Massive Amount of Debt Leaves Canada Exposed for Economic Crisis

Canada is known for many things: a polite general public, a high standard of living and corrupt government officials. However, there is another attribute to add to the image of the Great White North: a world leader when it comes to debt.

A new report published by the McKinsey Global Institute outlined that Canada is susceptible to an economic crisis because of its enormous levels of household debt unless something is done by the consumers and banks.

In fact, Canada is just second to Greece in the spike in household debt-to-income ratios between 2007 and 2014.

Studying the debt levels of 22 developed and 25 developing countries, it concluded that Canada’s “unsustainable” household debt levels are higher than those in the United Kingdom and the United States prior to the financial collapse in 2007. According to the report, the debt-to-income ratio in Canada stands at 155 percent as of 2013, and this has increased by 22 points since 2007.

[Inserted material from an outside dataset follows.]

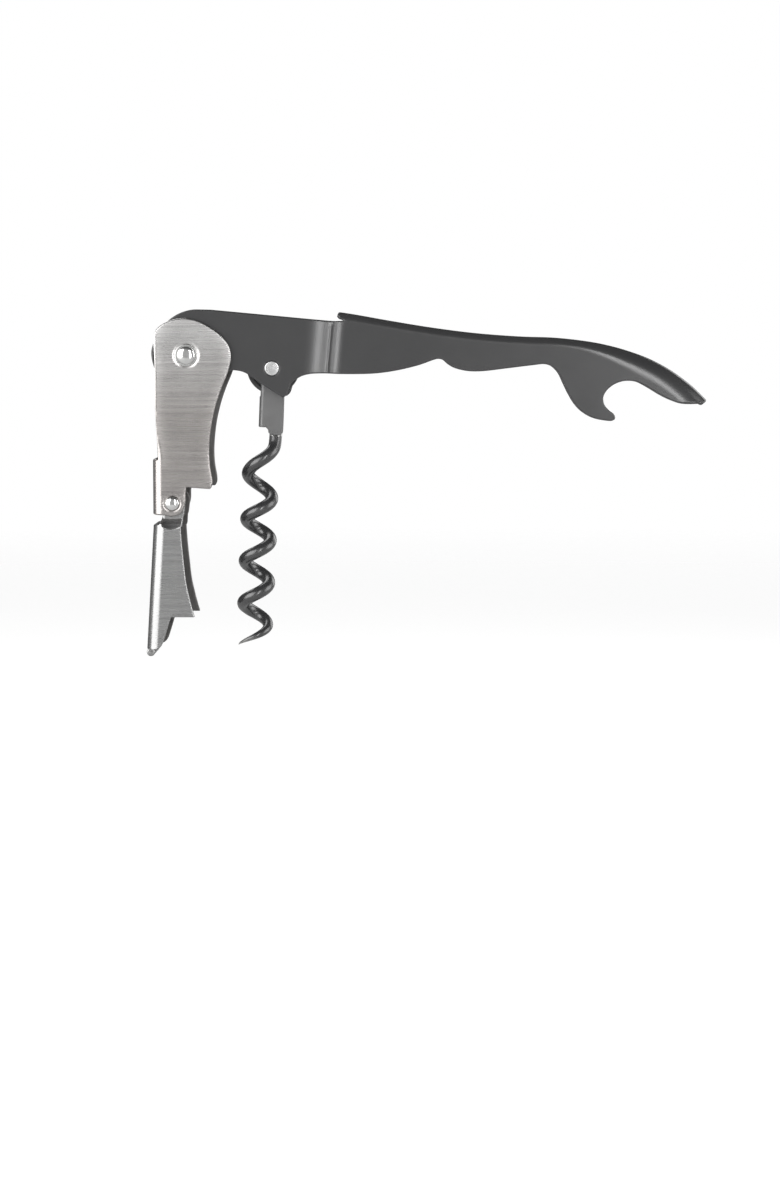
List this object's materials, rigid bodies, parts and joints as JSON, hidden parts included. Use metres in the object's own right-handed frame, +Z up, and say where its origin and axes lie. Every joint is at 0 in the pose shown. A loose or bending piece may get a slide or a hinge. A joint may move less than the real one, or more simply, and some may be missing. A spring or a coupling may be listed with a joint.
{
  "type": "waiters corkscrew",
  "caption": "Double-hinged waiter's corkscrew with a folded-sheet handle, a two-step notched lever, a coated worm on a clip, a folding foil knife and a crown-cap hook",
  "frame": {"origin": "the point on the worm's axis where the worm enters the cork, 45 mm below the worm's pin", "axes": "+Z is up, +X runs along the handle from its head to its cap-hook end, and every pivot lies along Y"},
  "size_m": [0.1281, 0.018, 0.0794],
  "materials": {
    "handle": "satin dark grey coating over pressed steel",
    "upper_lever": "brushed along its width",
    "boot_lever": "brushed along its width",
    "lever_rivet": "polished",
    "lever_washer_near": "polished",
    "lever_washer_far": "polished",
    "boot_rivet": "polished",
    "boot_sleeve": "moulded",
    "worm_pin": "peened flat and bright",
    "worm_spacer_near": "moulded",
    "worm_spacer_far": "moulded",
    "worm_carrier": "mid-grey plating",
    "worm_hub": "moulded, fine grain",
    "worm": "glossy black release coating",
    "knife_blade": "ground",
    "knife_spacer_near": "moulded",
    "knife_spacer_far": "moulded"
  },
  "bodies": {
    "handle": {"handle": "handle", "lever_rivet": "lever_rivet", "knife_spacer_near": "knife_spacer_near", "knife_spacer_far": "knife_spacer_far", "worm_pin": "worm_pin", "worm_spacer_near": "worm_spacer_near", "worm_spacer_far": "worm_spacer_far"},
    "upper_lever": {"upper_lever": "upper_lever", "lever_washer_near": "lever_washer_near", "lever_washer_far": "lever_washer_far", "boot_rivet": "boot_rivet"},
    "boot": {"boot_lever": "boot_lever", "boot_sleeve": "boot_sleeve"},
    "worm": {"worm": "worm", "worm_carrier": "worm_carrier", "worm_hub": "worm_hub"},
    "knife": {"knife_blade": "knife_blade"}
  },
  "joints": [
    {"name": "lever_fold", "type": "hinge", "parent": "handle", "child": "upper_lever", "pos_m": [-0.0155, 0, 0.0477], "axis": [0, -1, 0], "range_deg": [0, 82.5]},
    {"name": "worm_fold", "type": "hinge", "parent": "handle", "child": "worm", "pos_m": [0.00391, 0, 0.04473], "axis": [0, -1, 0], "range_deg": [0, 94.5]},
    {"name": "boot_hinge", "type": "hinge", "parent": "upper_lever", "child": "boot", "pos_m": [-0.01885, 0, 0.014], "axis": [0, -1, 0], "range_deg": [-10, 12]},
    {"name": "knife_open", "type": "hinge", "parent": "handle", "child": "knife", "pos_m": [-0.0155, 0, 0.0477], "axis": [0, -1, 0], "range_deg": [0, 172]}
  ],
  "couplings": [
    {"joint": "worm_fold", "follows": "lever_fold", "ratio": 1.145}
  ]
}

The report authors note that Canada faces similar risks as Australia, Malaysia, the Netherlands, South Korea, Sweden and Thailand. The difference with Canada is that the central bank is reducing interest rates – last month it slashed interest rates by 0.25 percent –  as other countries are mulling over raising rates.

Whether or not Canada dips into a fiscal crisis depends upon several factors, including the national economy and lenders’ abilities to evaluate credit risk. For instance, if those who are borrowing immense sums and already maintain exorbitant amounts of debt but are high-income earners then there is a diminished risk.

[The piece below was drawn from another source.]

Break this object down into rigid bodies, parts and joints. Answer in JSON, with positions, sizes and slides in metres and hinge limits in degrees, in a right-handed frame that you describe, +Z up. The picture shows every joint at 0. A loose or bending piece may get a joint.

“Compared with other households, highly leveraged ones are more sensitive to income shocks as a result of job losses, costly health problems, or increases in debt servicing costs,” the report stated. “To safely manage high levels of household debt, more flexible mortgage contracts, clearer personal bankruptcy rules, and stricter lending standards are needed.”

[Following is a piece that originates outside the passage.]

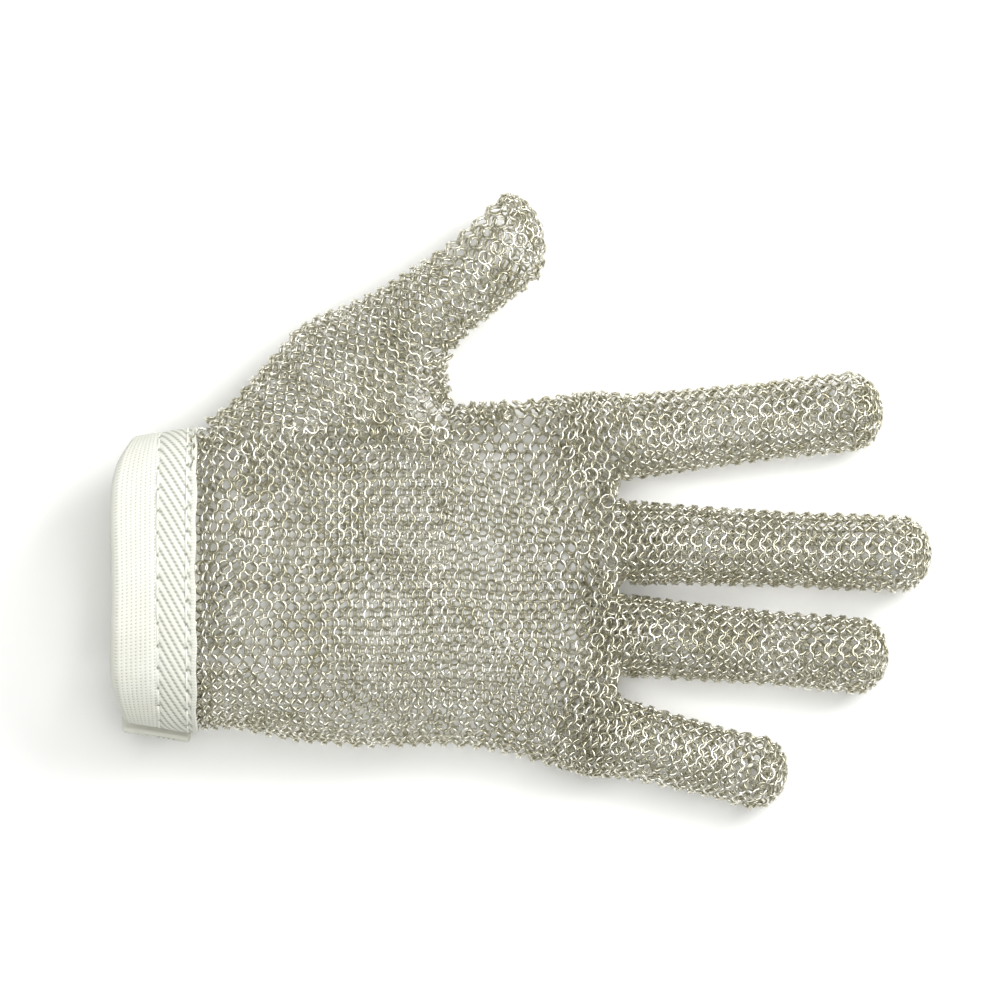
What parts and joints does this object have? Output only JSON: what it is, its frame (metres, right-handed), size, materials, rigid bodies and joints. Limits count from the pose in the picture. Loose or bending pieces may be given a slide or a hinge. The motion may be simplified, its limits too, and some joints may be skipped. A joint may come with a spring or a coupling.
{
  "type": "cut resistant glove",
  "caption": "Left-hand cut resistant glove of linked steel rings, in the shape of an open hand, with a white herringbone tape cuff and press-stud tab.",
  "frame": {"origin": "middle of the glove's length and width, on the surface that its back lies on", "axes": "+X from the wrist to the fingertips, +Y towards the thumb, +Z out of the palm"},
  "size_m": [0.202, 0.1524, 0.0454],
  "materials": {
    "steel_mesh": "bright stainless wire, welded rings",
    "tape": "white herringbone twill tape",
    "thread": "white sewing thread",
    "press_stud": "nickel plated brass"
  },
  "bodies": {
    "hand": {"palm_mesh": "steel_mesh", "back_mesh": "steel_mesh", "thumb_base_mesh": "steel_mesh", "cuff_tape": "tape", "cuff_stitching_front": "thread", "cuff_stitching_centre": "thread", "tab_anchor": "tape", "tab_bar_tack": "thread", "stud_post": "press_stud", "stud_rivet": "press_stud"},
    "closing_tab": {"closing_tab": "tape", "stud_cap": "press_stud", "stud_socket": "press_stud"},
    "index_proximal": {"index_proximal_mesh": "steel_mesh"},
    "index_middle": {"index_middle_mesh": "steel_mesh"},
    "index_distal": {"index_distal_mesh": "steel_mesh"},
    "middle_proximal": {"middle_proximal_mesh": "steel_mesh"},
    "middle_middle": {"middle_middle_mesh": "steel_mesh"},
    "middle_distal": {"middle_distal_mesh": "steel_mesh"},
    "ring_proximal": {"ring_proximal_mesh": "steel_mesh"},
    "ring_middle": {"ring_middle_mesh": "steel_mesh"},
    "ring_distal": {"ring_distal_mesh": "steel_mesh"},
    "little_proximal": {"little_proximal_mesh": "steel_mesh"},
    "little_middle": {"little_middle_mesh": "steel_mesh"},
    "little_distal": {"little_distal_mesh": "steel_mesh"},
    "thumb_proximal": {"thumb_proximal_mesh": "steel_mesh"},
    "thumb_distal": {"thumb_distal_mesh": "steel_mesh"}
  },
  "joints": [
    {"name": "index_base_bend", "type": "hinge", "parent": "hand", "child": "index_proximal", "pos_m": [0.03098, 0.01653, 0.0154], "axis": [0.1115, -0.9938, 0], "range_deg": [0, 60]},
    {"name": "index_middle_bend", "type": "hinge", "parent": "index_proximal", "child": "index_middle", "pos_m": [0.05536, 0.01926, 0.0154], "axis": [0.1115, -0.9938, 0], "range_deg": [0, 70]},
    {"name": "index_end_bend", "type": "hinge", "parent": "index_middle", "child": "index_distal", "pos_m": [0.07161, 0.02109, 0.0154], "axis": [0.1115, -0.9938, 0], "range_deg": [0, 42]},
    {"name": "middle_base_bend", "type": "hinge", "parent": "hand", "child": "middle_proximal", "pos_m": [0.03248, -0.01047, 0.0154], "axis": [-0.0419, -0.9991, 0], "range_deg": [0, 60]},
    {"name": "middle_middle_bend", "type": "hinge", "parent": "middle_proximal", "child": "middle_middle", "pos_m": [0.06127, -0.01168, 0.0154], "axis": [-0.0419, -0.9991, 0], "range_deg": [0, 70]},
    {"name": "middle_end_bend", "type": "hinge", "parent": "middle_middle", "child": "middle_distal", "pos_m": [0.08046, -0.01248, 0.0154], "axis": [-0.0419, -0.9991, 0], "range_deg": [0, 42]},
    {"name": "ring_base_bend", "type": "hinge", "parent": "hand", "child": "ring_proximal", "pos_m": [0.03098, -0.03367, 0.0153], "axis": [-0.0872, -0.9962, 0], "range_deg": [0, 60]},
    {"name": "ring_middle_bend", "type": "hinge", "parent": "ring_proximal", "child": "ring_middle", "pos_m": [0.05592, -0.03585, 0.0153], "axis": [-0.0872, -0.9962, 0], "range_deg": [0, 70]},
    {"name": "ring_end_bend", "type": "hinge", "parent": "ring_middle", "child": "ring_distal", "pos_m": [0.07254, -0.03731, 0.0153], "axis": [-0.0872, -0.9962, 0], "range_deg": [0, 42]},
    {"name": "little_base_bend", "type": "hinge", "parent": "hand", "child": "little_proximal", "pos_m": [0.02748, -0.05937, 0.015], "axis": [-0.2453, -0.9694, 0], "range_deg": [0, 60]},
    {"name": "little_middle_bend", "type": "hinge", "parent": "little_proximal", "child": "little_middle", "pos_m": [0.04256, -0.06319, 0.015], "axis": [-0.2453, -0.9694, 0], "range_deg": [0, 70]},
    {"name": "little_end_bend", "type": "hinge", "parent": "little_middle", "child": "little_distal", "pos_m": [0.05312, -0.06586, 0.015], "axis": [-0.2453, -0.9694, 0], "range_deg": [0, 42]},
    {"name": "thumb_base_bend", "type": "hinge", "parent": "hand", "child": "thumb_proximal", "pos_m": [-0.03002, 0.04293, 0.0224], "axis": [0.5976, -0.8018, 0], "range_deg": [0, 40]},
    {"name": "thumb_end_bend", "type": "hinge", "parent": "thumb_proximal", "child": "thumb_distal", "pos_m": [-0.01105, 0.05707, 0.0224], "axis": [0.5976, -0.8018, 0], "range_deg": [0, 60]},
    {"name": "tab_swing", "type": "hinge", "parent": "hand", "child": "closing_tab", "pos_m": [-0.09052, -0.02194, 0.00294], "axis": [0.9964, -0.0118, -0.0845], "range_deg": [0, 95]}
  ],
  "couplings": [
    {"joint": "index_end_bend", "follows": "index_middle_bend", "ratio": 0.6},
    {"joint": "middle_end_bend", "follows": "middle_middle_bend", "ratio": 0.6},
    {"joint": "ring_end_bend", "follows": "ring_middle_bend", "ratio": 0.6},
    {"joint": "little_end_bend", "follows": "little_middle_bend", "ratio": 0.6}
  ]
}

In addition, the low-rate environment helps servicing debt payments easier. But what happens if the Bank of Canada (BoC) does boost rates in the coming years? The study ignored that, but it did allude to rising housing prices in contributing to vast consumer debt loads, something that can be found in places like Holland.

“What the financial crisis showed us is that when you have rising real-estate prices and rising household debt, it can be a deadly mix. You have to manage each carefully,” said Susan Lund, a partner at McKinsey, in an interview with the Business News Network (BNN).

The BoC has previously warned on various occasions that household debt poses a risk to the long-term growth of the country.

In the past month, there have been a wide spectrum of reports highlights consumer debts. The Bank of Montreal (BMO) released its 2015 Credit Card Report on Tuesday, which found that nearly half of Canadian consumers carry some form of credit card debt, and one-third don’t pay off their balance each month.

More than half (56 percent) use their credit card for a majority of their purchases, but then about one-quarter (26 percent) pay off their credit card with all of their funds and attain more debt by paying for other expenses. It has been called a vicious cycle.

“Credit cards are a popular payment tool for Canadians; however, unchecked spending habits can result in getting stuck in continuous monthly debt cycles that can hamper near and long-term financial goals,” said Nick Mastromarco, managing director of North American retail payments at BMO, in a statement.

Perhaps the only solution for Canada is to follow in the footsteps of Croatia since consumers aren’t making the tough decisions to spend within their means. The Croatian government announced a new program called “fresh start” that effectively wipes out the debts held by the country’s 317,000 poorest citizens, who have been denied bank accounts because of outstanding debts.

In order to be considered for the program, a person’s debt must be smaller than $5,000, monthly incomes cannot be higher than $138 and a person cannot own any property or maintain savings. The Croatian government says this $300 million short-term investment will lead to long-term prosperity.